Now, fashion designers can find and tag in a post the stylists of celebrities they want to wear their clothes and bam! That could be the ticket.

“There used to be six degrees of separation,” Langdon says. “Now, it’s more like one degree. You can be shopping from the comfort of your bedroom and be discovering new brands. You don’t have to travel.”

There’s no question that, like all industries, Canadian fashion has suffered during COVID, Langdon says, and the scene is “quiet.” There are no in-person events. No parties. But the industry is far from dead, she says, especially since digital events have been a boon.

Earlier this year, she says, TFI showcased the work of 14 emerging clothing brands in a digital space and nearly half of them got deals with major retailers around the globe, generating a collective $1 million in wholesale sales.

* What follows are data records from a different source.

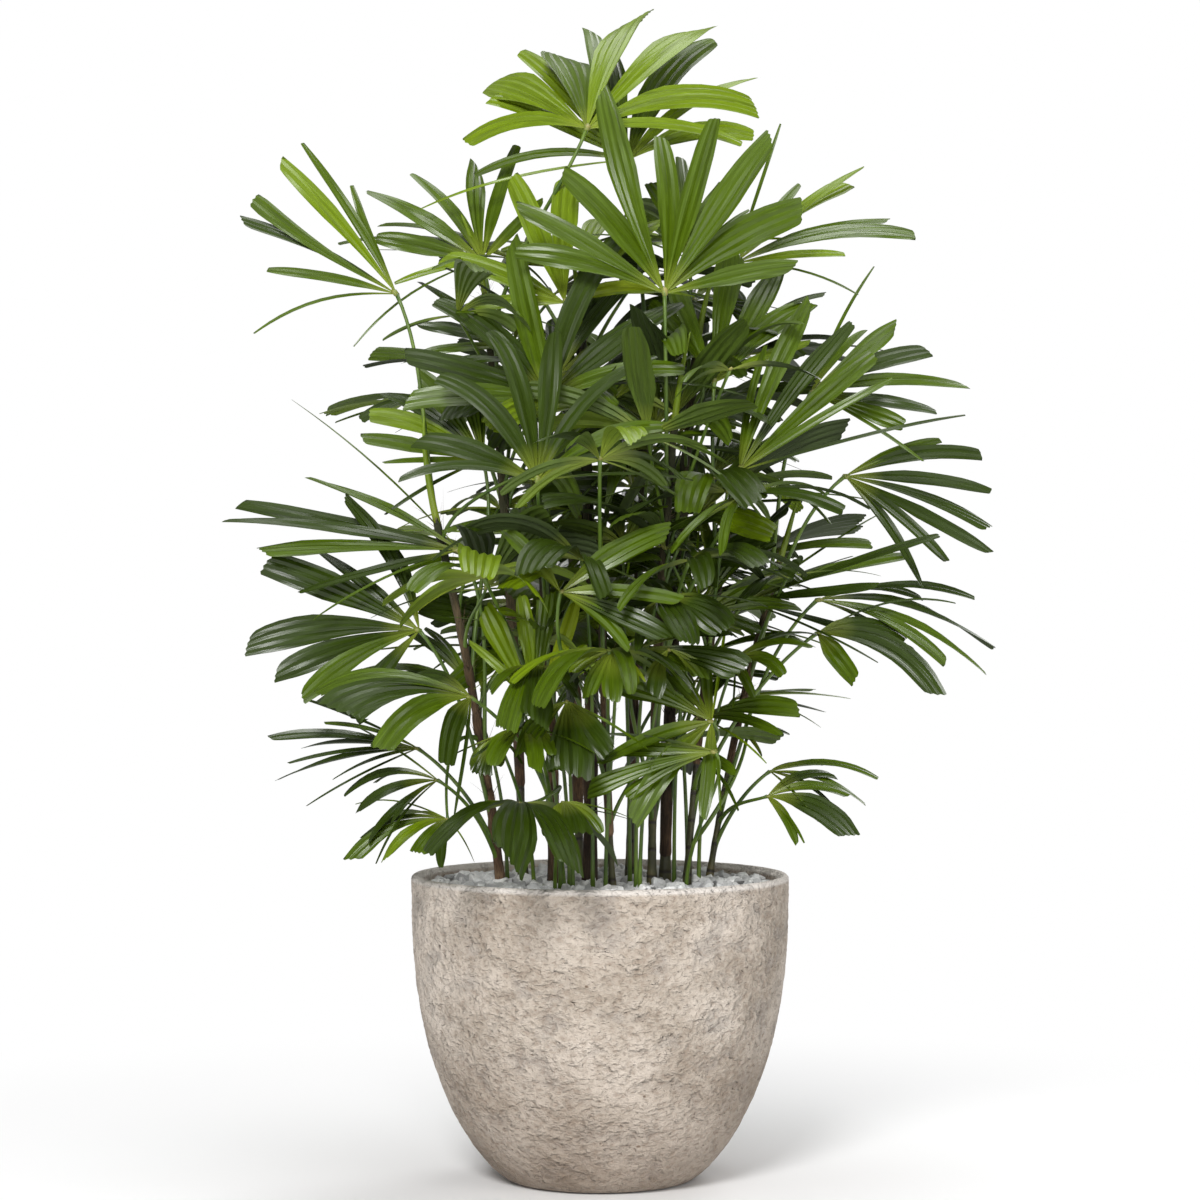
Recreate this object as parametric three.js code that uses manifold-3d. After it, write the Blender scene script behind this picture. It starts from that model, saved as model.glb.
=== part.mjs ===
// A lady palm (Rhapis) in a round stone-look planter: a clump of slender canes, each carrying
// stalked fan-shaped fronds, standing in a pebble-topped pot.
//
// Millimetres, +Z up. The origin is the centre of the pot's flat underside. -Y is the front.
// Every limb is worked out from the sizes below: a cane is one bent, tapering cylinder, a
// stalk runs from its cane to a hub, and a frond's blade is a fan of leaflets round that hub.

import * as THREE from "three";
import { mergeVertices } from "three/addons/utils/BufferGeometryUtils.js";
import Module from "manifold-3d";

const wasm = await Module();
wasm.setup();

// ---------------------------------------------------------------- driving dimensions

const GAP = 0.3; // clear space between two pieces that touch in life
const DEG = Math.PI / 180;
const UP = new THREE.Vector3(0, 0, 1);

const POT = {
  height: 346,
  rimRadius: 214.5,
  footRadius: 100, // the flat it stands on, out to where the side begins
  shoulder: 330, // above this height the side is upright
  swell: 2.35, // how fast the side steepens above the foot
  belly: 0.7, // how far it rounds out low down
  wall: 13,
  lip: 5, // radius of the rounded lip
  sides: 32,
};

const BED = {
  top: 331, // ground level: the canes are cut flat just above it
  thick: 12,
  stones: 28,
  stoneRadius: [11, 17],
  seed: 41,
};

// One cane: where it stands on the ground, where its tip is, and its foot's radius.
const CANES = [
  { foot: [-112, -12], tip: [-188, -22, 760], radius: 7 },
  { foot: [-88, 38], tip: [-132, 52, 1010], radius: 8.5 },
  { foot: [-52, -42], tip: [-72, -84, 815], radius: 9 },
  { foot: [-12, -8], tip: [-22, 14, 960], radius: 11 },
  { foot: [34, 52], tip: [58, 92, 930], radius: 8 },
  { foot: [58, -46], tip: [82, -96, 850], radius: 8 },
  { foot: [74, 8], tip: [112, 28, 955], radius: 9.5 },
  { foot: [98, -24], tip: [152, -42, 790], radius: 7 },
  { foot: [124, 22], tip: [206, 34, 700], radius: 6.5 },
  { foot: [-24, 96], tip: [-38, 150, 885], radius: 8.5 },
  { foot: [14, -92], tip: [2, -150, 640], radius: 6.5 },
];
const CANE = { sides: 7, spans: 7, flare: 1.3, taper: 0.62, bow: 14 };

// One frond, in the order of the columns below. hub is the top of the stalk; aim and rise are
// the heading (0 = +X, 90 = +Y) and climb of the fan's middle line; face is how far its upper
// side turns from the sky towards the front; spread is the fan's opening.
const COLUMNS = ["cane", "hub", "aim", "rise", "face", "leaflets", "spread", "length", "width", "droop"];
const FRONDS = [
  // the crown's top
  [2, [-15, -20, 1190], 74, 50, 20, 7, 135, 242, 46, 0.6],
  [5, [32, 20, 1160], 102, 60, 65, 7, 130, 250, 31, 0.55],
  [6, [71, -130, 993], 92, 72, 70, 9, 135, 230, 34, 0.3],
  [7, [105, 60, 1050], 90, 60, 70, 5, 80, 140, 20, 0.2],
  [2, [-135, 30, 1046], 150, 55, 60, 7, 140, 165, 22, 0.3],
  [1, [-230, -20, 1003], 180, 42, 62, 6, 56, 208, 20, 0.1],
  [3, [-39, -60, 989], 110, 70, 75, 6, 140, 155, 36, 0.5],
  [7, [155, 40, 1044], 5, 32, 40, 6, 62, 208, 28, 0.35],
  // left side, downwards
  [2, [-100, 20, 946], 160, 45, 55, 6, 100, 130, 14, 0.2],
  [3, [-57, -130, 879], 110, 68, 76, 7, 150, 205, 36, 0.4],
  [1, [-134, 20, 817], 172, 45, 55, 7, 96, 150, 22, 0.35],
  [1, [-158, -40, 713], 180, 11, 45, 5, 46, 268, 28, 0.25],
  [1, [-202, -60, 623], 182, 17, 60, 8, 126, 188, 27, 0.35],
  [3, [-125, -200, 681], 250, 22, 0, 6, 180, 155, 36, 1.1],
  [3, [-141, -150, 551], 202, 5, 35, 5, 115, 165, 42, 0.8],
  [1, [-205, -40, 490], 182, 4, 30, 6, 60, 150, 12, 0.4],
  [1, [-180, -90, 457], 195, 0, 40, 5, 80, 115, 28, 0.9],
  [1, [-168, -110, 415], 215, 5, 25, 6, 120, 112, 30, 1.0],
  // the middle, towards the front
  [3, [-67, -225, 784], 100, 72, 72, 8, 140, 195, 26, 0.6],
  [3, [-71, -180, 543], 90, 78, 80, 6, 80, 128, 24, 0.1],
  [3, [-86, -185, 437], 262, 12, 10, 5, 145, 165, 46, 1.35],
  [11, [10, -215, 603], 275, 10, 15, 7, 230, 130, 26, 1.1],
  [6, [43, -170, 604], 350, 10, 30, 4, 90, 118, 42, 0.4],
  [11, [-42, -240, 665], 20, 35, 45, 7, 170, 140, 26, 0.5],
  [11, [0, -260, 805], 275, 35, 20, 8, 200, 130, 22, 1.0],
  [6, [97, -190, 700], 300, 15, 15, 7, 200, 160, 26, 0.8],
  [6, [153, -200, 767], 300, 12, 30, 7, 250, 155, 22, 0.8],
  [5, [63, 20, 855], 60, 50, 40, 7, 160, 150, 24, 0.5],
  [8, [121, -170, 525], 180, 5, 60, 6, 170, 150, 30, 0.3],
  // right side, downwards
  [8, [128, -60, 900], 64, 60, 70, 6, 95, 168, 30, 0.2],
  [8, [152, -150, 798], 20, 55, 65, 5, 50, 245, 24, 0.2],
  [9, [239, -20, 892], 0, 18, 60, 6, 84, 162, 28, 0.3],
  [9, [277, -20, 797], 0, -9, 70, 7, 86, 200, 21, 0.35],
  [7, [165, -20, 655], 0, 9, 35, 5, 50, 225, 24, 0.2],
  [9, [245, -30, 657], 0, 1, 40, 6, 56, 195, 23, 0.7],
  [8, [243, -60, 620], 334, 0, 45, 3, 68, 145, 36, 1.0],
  [8, [156, 60, 543], 8, 6, 14, 5, 96, 122, 14, 0.25],
  [9, [193, 0, 462], 0, 5, 20, 4, 80, 128, 16, 0.7],
  [9, [188, -40, 436], 342, 6, 35, 4, 90, 112, 22, 0.8],
  [8, [168, 20, 502], 0, 20, 30, 3, 120, 60, 9, 0.9],
];

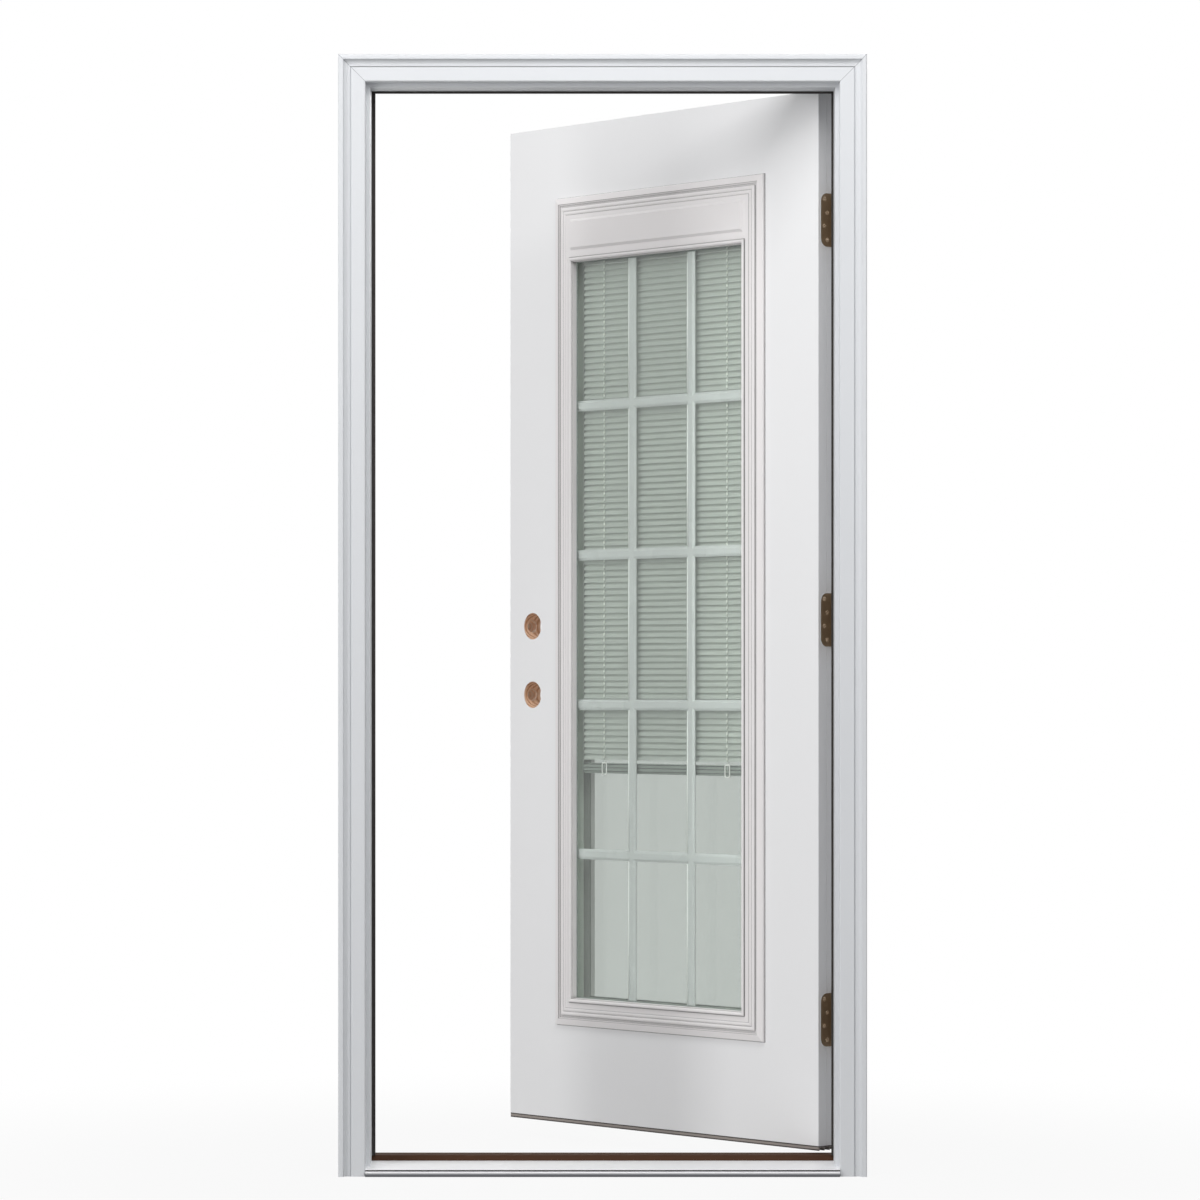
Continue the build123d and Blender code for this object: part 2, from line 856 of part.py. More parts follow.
# Grille: contoured flat bars that cross behind the outer pane and end on the spacer.
def bar_section():
    """Contoured section of a grille bar, across it and through its thickness."""
    half = grille_bar / 2
    land = half - grille_shoulder
    step = grille_edge
    middle = grille_thickness / 2
    corners = [(land, -middle), (half, -middle + step), (half, middle - step), (land, middle)]
    mirrored = [(-x, y) for x, y in reversed(corners)]
    with BuildSketch() as section:
        with BuildLine():
            Polyline(*corners, *mirrored, close=True)
        make_face()
    return section.sketch


bar_depth = grille_depth + grille_thickness / 2
column_pitch = (2 * opening_half + grille_bar) / grille_columns
row_pitch = (opening_top - opening_bottom + grille_bar) / grille_rows
cavity_half = spacer_half - spacer_width
cavity_low = spacer_bottom + spacer_width
grille_middle = (opening_bottom + opening_top) / 2

with BuildPart() as grille:
    for count in range(grille_columns - 1):
        x = (count - (grille_columns - 2) / 2) * column_pitch
        base = Plane(origin=leaf_point(x, bar_depth, cavity_low), x_dir=leaf_axes.x_dir, z_dir=(0, 0, 1))
        with BuildSketch(base):
            add(bar_section())
        extrude(amount=cavity_top - cavity_low)
    for count in range(grille_rows - 1):
        z = grille_middle + (count - (grille_rows - 2) / 2) * row_pitch
        end = leaf_point(-cavity_half, bar_depth, z)
        base = Plane(origin=end, x_dir=(0, 0, 1), z_dir=leaf_axes.x_dir)
        with BuildSketch(base):
            add(bar_section())
        extrude(amount=2 * cavity_half)
save(grille, "grille")

# Blind: a headrail under the spacer, tilted slats on two ladders and a bottom rail.
slat_length = 2 * (opening_half - slat_end_gap)
ladder_spacing = slat_length - 2 * ladder_inset
blind_rail_bottom = opening_bottom + blind_lift
headrail_bottom = cavity_top - headrail_height
blind_rail_top = blind_rail_bottom + blind_rail_height
slat_room = headrail_bottom - blind_rail_top - slat_pitch
slat_count = int(slat_room / slat_pitch)
slat_reach = slat_width / 2 * cos(radians(slat_tilt)) + slat_sheet * sin(radians(slat_tilt))
ladder_foot = blind_rail_bottom + blind_rail_height / 2


def slat_section():
    """Crowned section of a slat, tilted with its outer edge down."""
    half = slat_width / 2
    with BuildSketch() as section:
        with BuildLine():
            Polyline(
                (-half, 0),
                (0, slat_crown),
                (half, 0),
                (half, slat_sheet),
                (0, slat_crown + slat_sheet),
                (-half, slat_sheet),
                close=True,
            )
        make_face()
    return section.sketch.rotate(Axis.Z, slat_tilt)


with BuildPart() as blind_headrail:
    with BuildSketch(outer_plane(blind_depth - headrail_depth / 2)):
        with Locations((0, headrail_bottom)):
            Rectangle(slat_length, headrail_height, align=(Align.CENTER, Align.MIN))
    extrude(amount=-headrail_depth)
save(blind_headrail, "blind_headrail")

with BuildPart() as blind_slats:
    base = Plane(
        origin=leaf_point(-slat_length / 2, blind_depth, blind_rail_top),
        x_dir=leaf_axes.y_dir,
        z_dir=leaf_axes.x_dir,
    )
    with BuildSketch(base):
        with Locations(*[(0, (count + 1) * slat_pitch) for count in range(slat_count)]):
            add(slat_section())
    extrude(amount=slat_length)
save(blind_slats, "blind_slats")

with BuildPart() as blind_ladders:
    with BuildSketch(plan_plane(ladder_foot)):
        for x in (-ladder_spacing / 2, ladder_spacing / 2):
            for side in (-1, 1):
                with Locations((x, blind_depth + side * (slat_reach + ladder_gap + ladder_size / 2))):
                    Rectangle(ladder_size, ladder_size)
    extrude(amount=headrail_bottom - ladder_foot)
save(blind_ladders, "blind_ladders")

with BuildPart() as blind_bottom_rail:
    with BuildSketch(Plane(
        origin=leaf_point(-slat_length / 2, blind_depth, ladder_foot),
        x_dir=leaf_axes.y_dir,
        z_dir=leaf_axes.x_dir,
    )):
        RectangleRounded(blind_rail_depth, blind_rail_height, blind_rail_corner)
    extrude(amount=slat_length)
save(blind_bottom_rail, "blind_bottom_rail")

# Blind operator: a track and its slider on the inner lite frame, on the lock side.
operator_x = lite_width / 2 - operator_inset - operator_width / 2

with BuildPart() as operator_track:
    with BuildSketch(inner_plane(-field_height)):
        with Locations((operator_x, lite_middle)):
            RectangleRounded(operator_width, operator_length, operator_corner)
    extrude(amount=operator_rise)
save(operator_track, "blind_operator_track")

with BuildPart() as operator_slider:
    with BuildSketch(inner_plane(-field_height - operator_rise)):
        with Locations((operator_x, lite_middle + operator_length / 2 - slider_length)):
            RectangleRounded(operator_width, slider_length, operator_corner)
    extrude(amount=slider_rise)
    outward = Axis(leaf_point(0, 0, 0), leaf_axes.y_dir)
    chamfer(operator_slider.faces().sort_by(outward)[-1].edges(), slider_bevel)
save(operator_slider, "blind_operator_slider")
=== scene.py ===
"""Looks of a prehung steel front door: finishes, small hardware, studio and camera.

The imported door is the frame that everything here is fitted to. Lengths are written in
millimetres, and `metres` turns them into the scene's metres. The door's own axes are
+X toward the hinges, +Y into the house and +Z up. The leaf stands open on its pins, so
its small pieces are worked out in the leaf's axes and then turned with it.
"""

import logging
import math
from dataclasses import dataclass
from enum import Enum
from functools import cache
from typing import Any, Sequence

import bmesh
import bpy
import numpy as np
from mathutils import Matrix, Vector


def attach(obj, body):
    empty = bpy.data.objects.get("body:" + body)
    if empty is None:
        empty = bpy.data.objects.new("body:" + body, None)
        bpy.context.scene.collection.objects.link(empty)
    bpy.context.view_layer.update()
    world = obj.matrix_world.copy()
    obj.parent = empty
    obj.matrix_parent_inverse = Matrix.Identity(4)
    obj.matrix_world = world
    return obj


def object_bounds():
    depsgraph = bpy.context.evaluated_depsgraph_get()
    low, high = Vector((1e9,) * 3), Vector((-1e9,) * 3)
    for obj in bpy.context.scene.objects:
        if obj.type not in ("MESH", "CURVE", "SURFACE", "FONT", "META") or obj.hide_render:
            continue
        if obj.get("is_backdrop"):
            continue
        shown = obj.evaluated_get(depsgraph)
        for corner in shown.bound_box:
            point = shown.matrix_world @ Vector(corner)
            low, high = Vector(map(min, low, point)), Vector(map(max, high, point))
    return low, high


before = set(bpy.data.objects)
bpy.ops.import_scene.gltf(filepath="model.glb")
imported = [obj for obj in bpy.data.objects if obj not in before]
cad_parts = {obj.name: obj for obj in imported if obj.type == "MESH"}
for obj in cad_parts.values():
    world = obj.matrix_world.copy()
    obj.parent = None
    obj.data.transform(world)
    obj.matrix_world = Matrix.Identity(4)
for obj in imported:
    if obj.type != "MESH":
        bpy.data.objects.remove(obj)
cad_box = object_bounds()
log = logging.getLogger("front_door")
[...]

The interest in Bowen’s clothes is yet another example of how much talent there is in this country, says Langdon, especially since brands like Louis Vuitton, Gucci and Fendi are practically throwing themselves at people like Kardashian West.

“Why did she choose a Canadian designer? Because the design is good,” Langdon says. “Because it’s innovative. It’s exciting. It merits attention.”

Bowen, who studied fashion design in London, England and interned for Marc Jacobs in New York, is crossing her fingers that she gets more. A little while ago — prelaunch — Kardashian tagged Bowen in one post, but the focus remained on the dress and fragrance. But now that the product and pictures are out, Bowen is getting a lot of what she calls “celebrity stylist reach-out for potential projects” and a lot of DM requests about her work.

She’s crossing her fingers that one stylist in particular sees her clothes —and likes what she sees. FKA Twigs, an alternative artist and dancer, is from London, England, and Bowen says she’s be thrilled to design costumes for her.

“I’ve been working really hard,” Bowen says. “But it’s an exciting time and I am so grateful for this opportunity.”